UK backs down on plan to blacklist IRGC: Report

IRGC forces attend a military parade in Khorramabad, Lorestan Province, on September 22, 2022. (File photo by Tasnim news agency)

The UK government has reportedly stopped plans to blacklist Islamic Revolution Guards Corps as reports say Foreign Office fears that the move would block the communications channels with Iran.

The UK Foreign Office's about-face on proscribing the IRGC as a so-called "terrorist" entity come despite its approval by the Home Office, The Times reported on Thursday.

Citing sources in the government, the report said there are also concerns about how to blacklist the IRGC because, unlike other proscribed bodies, the Iranian force is an official government agency.

"Foreign Office officials have real concerns about proscription because they want to maintain access. The Home Office, and the government more broadly, supports the move. The IRGC should have been proscribed by now but the whole process is on ice," a Whitehall source said.

The report comes some 10 days after the European Union also opted not to blacklist IRGC, despite calls from the European Parliament.

European Union foreign policy chief Josep Borrell said on January 23 that the block could not list the IRGC as a "terrorist" entity without an EU court decision.

Speaking before a meeting of EU foreign ministers in Brussels, Borrell said a court ruling with a "concrete legal condemnation" had to first be handed down before the bloc itself could apply any such designation.

"It is something that cannot be decided without a court, a court decision first. You cannot say I consider you a terrorist because I don't like you," Borrell told reporters, stressing that the court of an EU member state had to issue a concrete legal condemnation before the bloc could act.

A week earlier, the European Parliament adopted an amendment, calling on the EU and its member states to include the IRGC on their terror list. It also passed another resolution later, calling for more sanctions against Iranian individuals and entities and putting the IRGC on the EU terrorist list over alleged human rights violations during the recent riots.

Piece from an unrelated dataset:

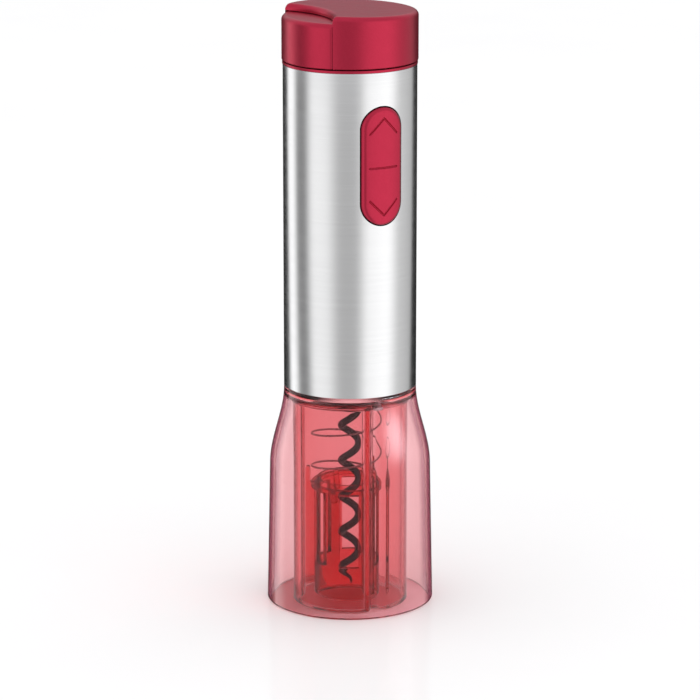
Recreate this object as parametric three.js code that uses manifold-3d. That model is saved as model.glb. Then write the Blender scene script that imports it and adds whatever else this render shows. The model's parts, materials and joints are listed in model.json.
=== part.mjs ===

The European Union, however, imposed sanctions against a number of Iranian individuals and entities for what it claimed to be a crackdown on recent riots, which were triggered after the death of a young Iranian woman of Kurdish descent in Tehran in September last year.

Iranian intelligence agencies say foreign spy services, including the CIA and MI6, have been behind the riots which claimed dozens of lives from people and security services.

Tehran, meanwhile, strongly slammed the efforts for blacklisting the force in European countries, noting that the IRGC is an official government body of the Islamic Republic of Iran and hence such a move is in contravention of international laws and principles.

Iranian officials also stress that if it was not for the efforts of the IRGC forces in the fight against terrorism in Syria and Iraq, Europe would not have its current security.